Consequently Joseph had absolute power vested in him. The King also gave him to wife Asenath, the daughter of Potipherah, priest of On. And Joseph went throughout all the land of Egypt. And in the seven plenteous years the earth brought forth by handfuls. And he gathered up all the food of the seven years, which were in the land of Egypt, and laid up the food in the cities; the food of the field, which was round about every city, laid he up in the same. And Joseph gathered corn as the sand of the

sea, very much, until he left off numbering; for it was without number.

The land of Egypt is six hundred miles long, and is bounded by two ranges of naked limestone hills which sometimes approach, and sometimes retire from each other, leaving between them an average breadth of seven miles. Northwards they part and finally disappear, giving place to a marshy meadow plain which extends to the Mediterranean coast. To the south they are no longer of limestone, but of granite; they narrow to a point; they close till they almost touch; and through the mountain gate thus formed the river Nile leaps with a roar into the valley, and runs due north towards the sea. This land and its neighbourhood was first inhabited by the descendants of Ham, the third son of Noah; Mizraim, the second son of Ham, occupied Egypt. The noble river Nile is recorded in the Scriptures as the second river which parted from the main stream which went out of Eden to water the garden where Adam and Eve were placed by their Creator.

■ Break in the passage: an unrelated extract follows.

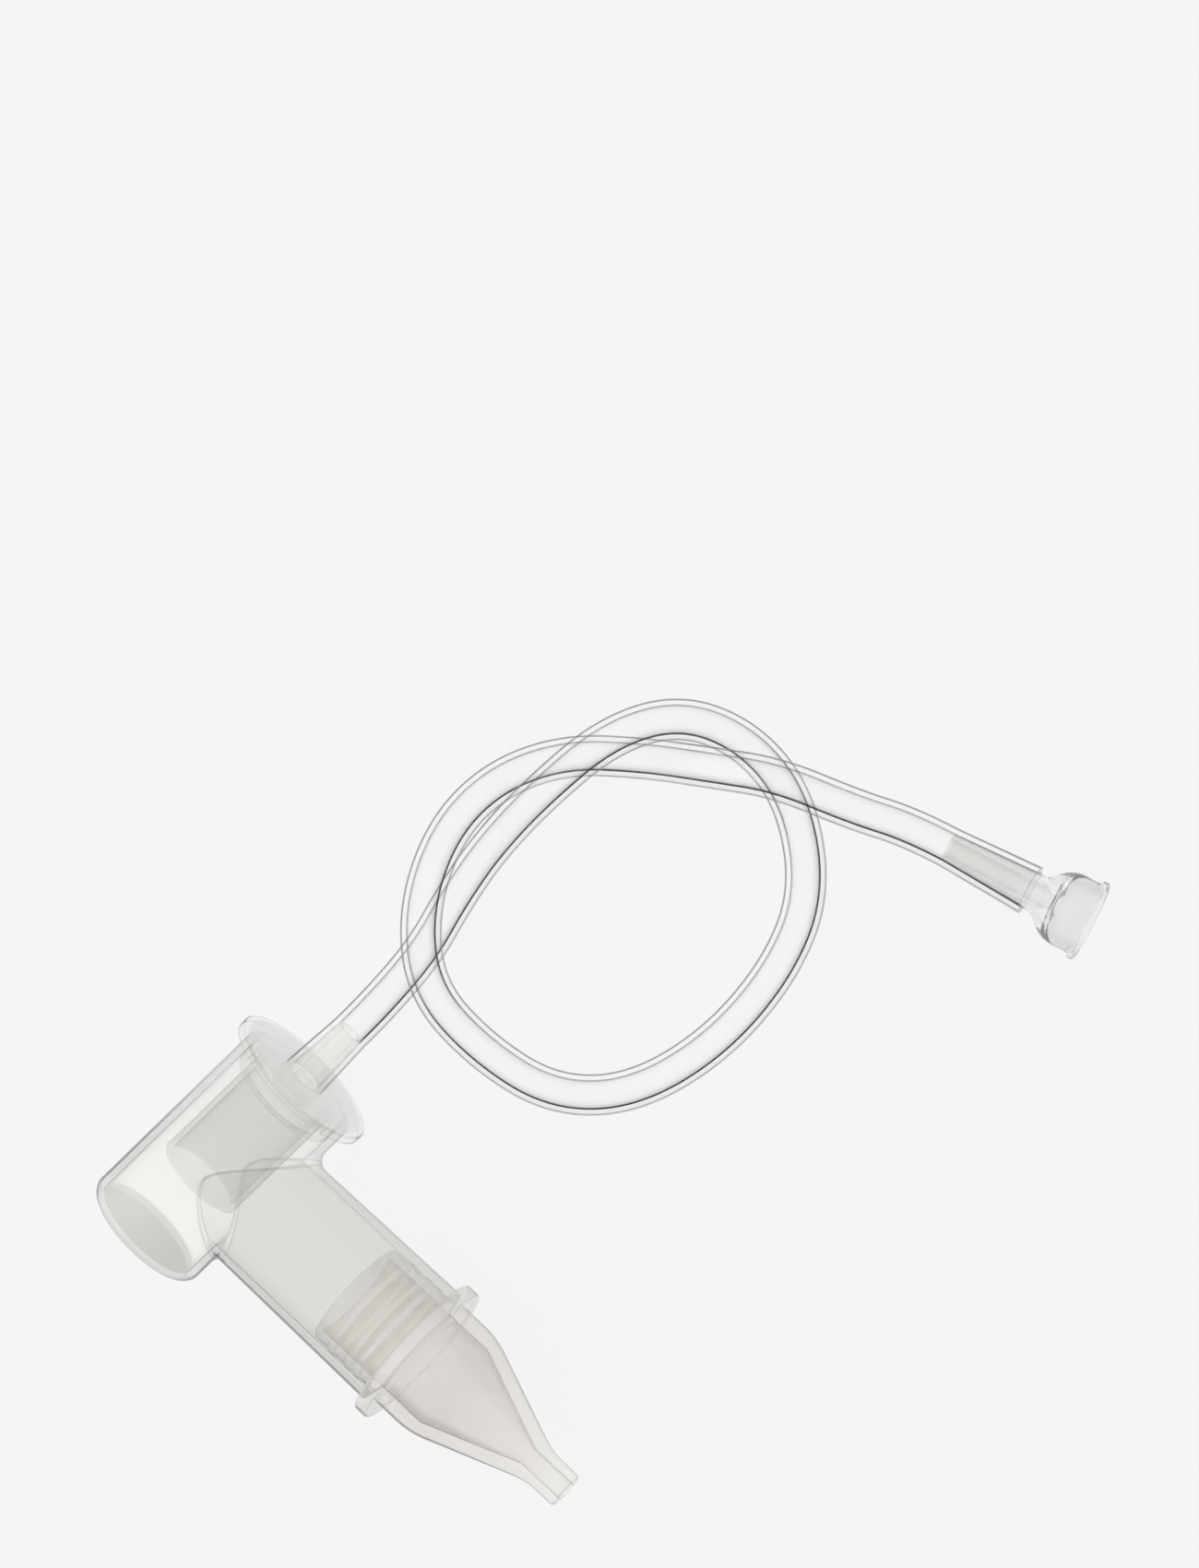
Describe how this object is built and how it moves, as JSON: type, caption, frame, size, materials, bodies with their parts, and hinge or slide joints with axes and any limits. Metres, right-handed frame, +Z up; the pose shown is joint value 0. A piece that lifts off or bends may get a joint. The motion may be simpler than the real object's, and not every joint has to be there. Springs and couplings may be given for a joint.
{
  "type": "nasal aspirator",
  "caption": "Mouth-suction baby nasal aspirator: T-shaped translucent chamber with a tapered nozzle, a capped baffle and a clear knotted tube with a flat mouthpiece.",
  "frame": {"origin": "on the floor that the object lies on, under the middle of the box of its rigid parts (chamber body, cap and nozzle)", "axes": "+X along the chamber towards its cap, +Z up from the floor; the side arm and nozzle run towards -Y, leaning 6 degrees towards the cap"},
  "size_m": [0.163, 0.1001, 0.028],
  "materials": {
    "translucent_plastic": "translucent, smooth moulded",
    "cap_plastic": "translucent, smooth moulded",
    "soft_nozzle": "soft translucent, faintly satin",
    "clear_tube": "clear, glossy, soft",
    "clear_plastic": "clear, glossy"
  },
  "bodies": {
    "chamber": {"chamber_body": "translucent_plastic"},
    "cap": {"cap": "cap_plastic"},
    "nozzle": {"nozzle": "soft_nozzle"},
    "tube": {"tube": "clear_tube"},
    "mouthpiece": {"mouthpiece": "clear_plastic"}
  },
  "joints": [
    {"name": "cap_pull", "type": "slide", "parent": "chamber", "child": "cap", "axis": [1, 0, 0], "range_m": [0, 0.025]},
    {"name": "nozzle_pull", "type": "slide", "parent": "chamber", "child": "nozzle", "axis": [0.1045, -0.9945, 0], "range_m": [0, 0.014]},
    {"name": "tube_pull", "type": "slide", "parent": "cap", "child": "tube", "axis": [1, 0, 0], "range_m": [0, 0.012]},
    {"name": "mouthpiece_pull", "type": "slide", "parent": "tube", "child": "mouthpiece", "axis": [0.3451, -0.9386, 0], "range_m": [0, 0.016]}
  ]
}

In the winter and spring it rolls a languid stream through a dry and dusty plain; but in the summer an extraordinary thing happens. The river grows troubled and swift, it turns red and then green; it rises, it swells, till at length, overflowing its banks, it covers the adjoining lands to the base of the hills on either side. The whole valley becomes a lake, from which the villages rise like islands, for they are built on artificial mounds. The land of Egypt is by nature a rainless desert, which the Nile, the mysterious Nile only, converts into a fruitful garden every year.